Impacts!!
The power of the impact comes from the impactor itself. A chunk of rock hurtling through space carries a lot of kinetic energy, which is the energy of motion. A car going down the highway also carries kinetic energy, but cars are carefully designed to absorb that kinetic energy (when it strikes a tree or plummets head first off of a cliff) by bending in crumple zones. In contrast, the impacting body (meteoroid, asteroid, etc.) does not contain crumple zones, and its kinetic energy must be transferred to the surroundings upon impact, creating light, a loud boom, and possibly a crater ± impact melt (if large enough).
Impacts demonstrate one of the fundamental laws of physics, called the law of conservation of energy:
Energy can neither be created nor destroyed. It can only be transformed from one kind of energy to another.
As a body (meteoroid, asteroid, etc.) moves through space, it comprises an independent system. That system has a total energy (Et) associated with it that includes other kinds of energy:
- kinetic energy (Ek): energy of motion. Kinetic energy can also refer to motion of individual particles (atoms, electrons), which increases with increasing temperature.
- gravitational potential energy (Egp): energy of position relative to another body and depends on its mass and distance from the center of mass from another object.
- Internal energy (Ei): energy of the chemical bonds holding the body together.
As a hypothetical object were to approach a planet with an atmosphere like the Earth, friction and pressure heat up the object so much it gives off light and thus appears to someone on the ground as a shooting star. Break-up of the approaching object into smaller pieces begins as it moves through the atmosphere. The total energy of the approaching body is conserved, but the energy of the system is transformed and transferred to the surroundings. The new forms of energy include:
- Light energy (El)
- Internal energy of the surroundings
When the object impacts, the total energy of the impactor is almost entirely transformed and transferred to the surroundings. The impactor usually breaks up upon impact into smaller pieces, although with iron meteorites there can be more:
- Mechanical work (Ed) of the impact may create a crater, throwing up pieces of the substrate. Those pieces of the substrate would each have their own kinetic energy and gravitational potential energy.
- Sound energy (Es): Impacts are loud and send out shockwaves, including sound waves.

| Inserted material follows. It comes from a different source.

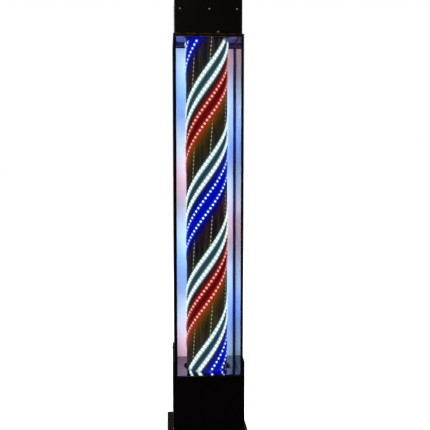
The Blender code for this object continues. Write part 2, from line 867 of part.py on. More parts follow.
def make_wiring(mats):
    """The leads that stay inside the housing."""
    sheath = mats["cable_sheath"]
    mains = [
        (SWITCH_AT[0], 0.0770, SWITCH_AT[1]),
        (SWITCH_AT[0], 0.068, SWITCH_AT[1] - 0.002),
        (0.043, 0.056, 0.108),
        (0.038, 0.040, 0.084),
        (0.028, 0.030, 0.062),
        (0.0200, 0.020, 0.048),
        (0.0190, 0.0090, 0.046),
    ]
    motor = [
        (0.0300, 0.002, 0.120),
        (0.037, 0.002, 0.117),
        (0.040, 0.004, 0.100),
        (0.030, 0.012, 0.072),
        (0.014, 0.016, 0.054),
        (0.0095, 0.0150, 0.0475),
        (0.0095, 0.0090, 0.046),
    ]
    controller_to_brushes = [
        (-0.0872, -0.015, 0.1490),
        (-0.0872, -0.014, 0.156),
        (-0.081, 0.006, 0.166),
        (-0.068, 0.040, 0.166),
        (-0.040, 0.072, 0.168),
        (0.004, 0.086, 0.176),
        (0.045, 0.0925, 0.186),
        (0.060, 0.0960, 0.203),
        (0.060, 0.0985, 0.212),
        (0.060, 0.1005, 0.222),
        (0.060, 0.1008, 0.300),
        (0.060, 0.1008, 0.700),
        (0.060, 0.1008, 1.100),
        (0.060, 0.1008, 1.155),
        (0.060, 0.1001, 1.1730),
        (0.060, 0.0938, 1.1820),
        (0.060, 0.0888, 1.1900),
        (0.060, 0.0880, 1.1985),
        (0.058, 0.078, 1.214),
        (0.054, 0.050, 1.232),
        (0.050, 0.018, 1.241),
        (0.0430, 0.001, 1.242),
        (0.0340, 0.0, 1.242),
    ]
    cable("mains_lead", mains, 0.0050, sheath)
    cable("motor_lead", motor, 0.0040, sheath)
    cable("led_feed_lead", controller_to_brushes, 0.0030, sheath)


def main():
    for old in list(bpy.data.objects):
        bpy.data.objects.remove(old)
    mats = make_materials()
    make_posts(mats)
    make_plinth(mats)
    make_base_shell(mats)
    make_rear_cover(mats)
    make_glazing(mats)
    make_back(mats)
    make_sill(mats)
    make_top_frame(mats)
    make_cap(mats)
    make_bearing_bridge(mats)
    make_top_bearing(mats)
    make_slip_ring(mats)
    make_drum(mats)
    make_drive(mats)
    make_motor(mats)
    make_power_supply(mats)
    make_switch(mats)
    make_gland(mats)
    make_wiring(mats)


main()
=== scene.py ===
"""Barber pole light: finished surfaces, fine pieces and studio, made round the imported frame.

Metres, +Z up, front towards -Y. The housing stands still. The drum, with its film and LED tapes,
turns about the column's axis.
"""

import math

import bmesh
import bpy
from mathutils import Matrix, Vector


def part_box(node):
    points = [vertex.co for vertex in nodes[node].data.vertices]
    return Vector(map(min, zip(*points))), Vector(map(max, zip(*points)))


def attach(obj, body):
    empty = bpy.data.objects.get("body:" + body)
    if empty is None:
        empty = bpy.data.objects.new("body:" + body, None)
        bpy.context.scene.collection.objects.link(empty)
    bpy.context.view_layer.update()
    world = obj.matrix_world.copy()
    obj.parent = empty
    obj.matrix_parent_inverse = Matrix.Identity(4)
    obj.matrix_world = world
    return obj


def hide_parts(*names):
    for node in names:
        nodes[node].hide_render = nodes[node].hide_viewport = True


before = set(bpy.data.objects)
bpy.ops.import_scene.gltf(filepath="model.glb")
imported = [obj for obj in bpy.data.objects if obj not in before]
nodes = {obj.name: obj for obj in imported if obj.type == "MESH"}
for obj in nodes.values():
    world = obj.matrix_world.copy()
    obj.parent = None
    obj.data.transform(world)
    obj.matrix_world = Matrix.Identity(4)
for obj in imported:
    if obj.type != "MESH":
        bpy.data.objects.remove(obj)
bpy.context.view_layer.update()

# ---------------------------------------------------------------- places taken from the frame
DRUM_LOW, DRUM_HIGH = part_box("drum_tube")
DRUM_RADIUS = DRUM_HIGH.x
DRUM_WALL = 0.003
FLOOR_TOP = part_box("chamber_floor")[1].z
SIDE_GLASS_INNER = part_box("side_glass_right")[0].x
CAP_LOW, CAP_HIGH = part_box("cap_shell")
BASE_LOW, BASE_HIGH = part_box("base_shell")
REAR_COVER_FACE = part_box("base_rear_cover")[1].y
BACK_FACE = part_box("back_panel")[1].y
REFLECTOR_LOW, REFLECTOR_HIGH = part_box("back_reflector")
GLAND_LOW, GLAND_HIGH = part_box("cable_gland")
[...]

- Heat, which increases the kinetic energy (Ek) of the substrate and may lead to melting, possibly forming impact melt (molten rock formed during impact).
The light and mechanical energy of an impact was visible in 1994 when a fragment of the Shoemaker-Levy 9 comet slammed into the dark side of Jupiter.
Remember.. The scale of an impact (size of the crater, amount of melting) correlates with the size of the impactor: the larger the impacting body, the more energy that can be transferred to surroundings.
Early in the history of the Solar System, the collision of planetesimals and proto-planets, therefore led to not only the accretion of mass to form the planets, but also to the energy to locally, or to wholesale melt a body, potentially forming a magma ocean.
The rate of impacts has dropped off dramatically since the early days of our Solar system. That doesn’t mean NASA is not preparing for a potential impact by mapping the distribution and orbits of Near Earth Objects. You can learn more about planetary defense efforts by listening to this Science Friday podcast.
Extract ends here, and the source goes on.